For intIndex = 1 To Len(CHARS)
strReplacedText = Trim(Replace(strReplacedText, _
Mid(CHARS, intIndex, 1), " "))
Next intIndex
' Loop until all consecutive space characters are
' replaced by a single space character.
Do While InStr(strReplacedText, " ")
strReplacedText = Replace(strReplacedText, _
" ", " ")
Loop
' Split the sentence into an array of words and return
' the array. If a delimiter is specified, use it.
'MsgBox "String:" & strReplacedText
If Len(Delimiter) = 0 Then
Split = VBA.Split(strReplacedText)
Else
Split = VBA.Split(strReplacedText, Delimiter)
End If
End Function
To see how our Split function works, we'll pass in various strings to see how they're parsed. First, add the following function to the module you created earlier.
Public Function CountWords(InputText As String) As Long
' This function returns the long integer
' number of words in InputText.
Dim astrWords() As String
' Split the input string into an array of words.
astrWords = Split(InputText)
' Return the number of elements in the array.
CountWords = UBound(astrWords) - _
LBound(astrWords) + 1
End Function
We will use this function to count the words after the string is parsed.
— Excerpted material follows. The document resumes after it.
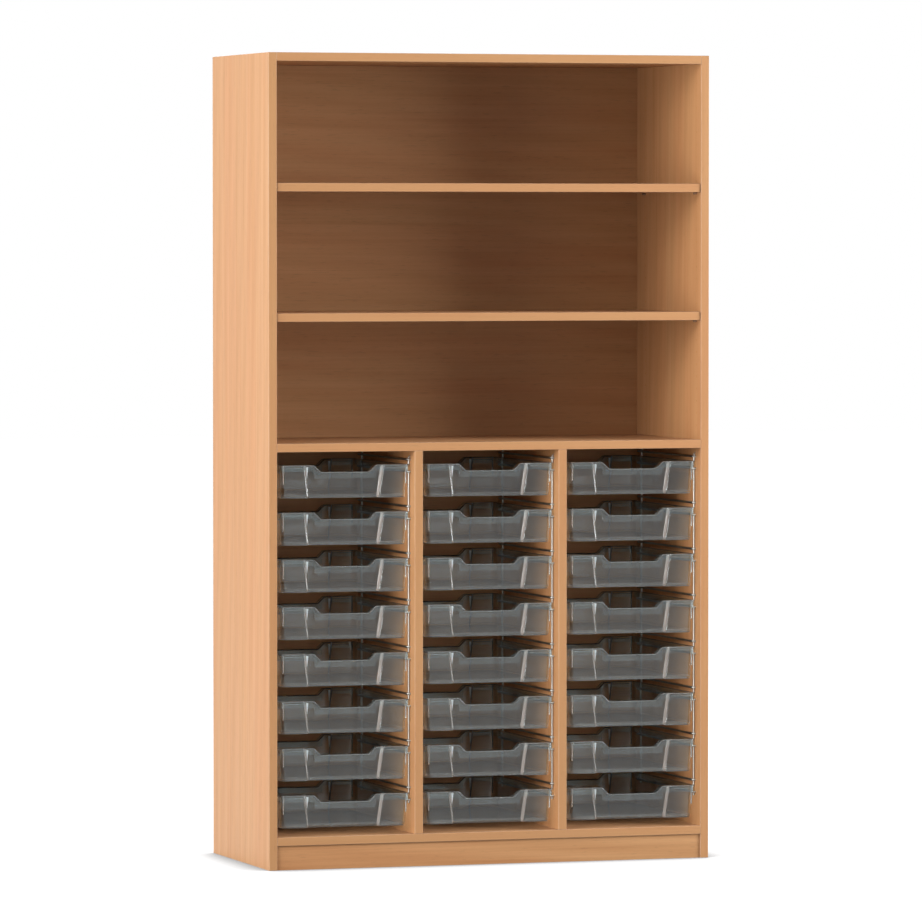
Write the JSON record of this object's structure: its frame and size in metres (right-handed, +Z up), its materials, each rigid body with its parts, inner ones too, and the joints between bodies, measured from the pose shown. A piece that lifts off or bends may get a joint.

Next, add the following subroutine to the module you created earlier.
Private Sub SplitTest()
Dim strTest As String
strTest = Chr(9) & " Is this a " _
& String(2, 9) _
& "([long] and 'boring')" & vbTab _
& " sentence? " & String(3, Asc(vbTab))
MsgBox """" & strTest & """" & vbCr & vbLf & "Words:" _
& CountWords(strTest)
strTest = vbTab & " word " & vbTab
MsgBox """" & strTest & """" & vbCr & vbLf & "Words:" _
& CountWords(strTest)
strTest = ""
MsgBox """" & strTest & """" & vbCr & vbLf & "Words:" _
& CountWords(strTest)
strTest = " "
MsgBox """" & strTest & """" & vbCr & vbLf & "Words:" _
& CountWords(strTest)
strTest = String(5, Asc(vbTab))
MsgBox """" & strTest & """" & vbCr & vbLf & "Words:" _
& CountWords(strTest)
End Sub
Run the SplitTest subroutine. Notice how punctuation characters, brackets, and parentheses are ignored. Consecutive tab and space characters are treated as one. You can uncomment the line:
'MsgBox "String:" & strReplacedText
in the Split function to see the resulting string that is passed to the VBA Split function. You can also use the companion VBA function, Join, to reassemble the string from the substrings in the array. With your new Split function, parsing text is easier than ever!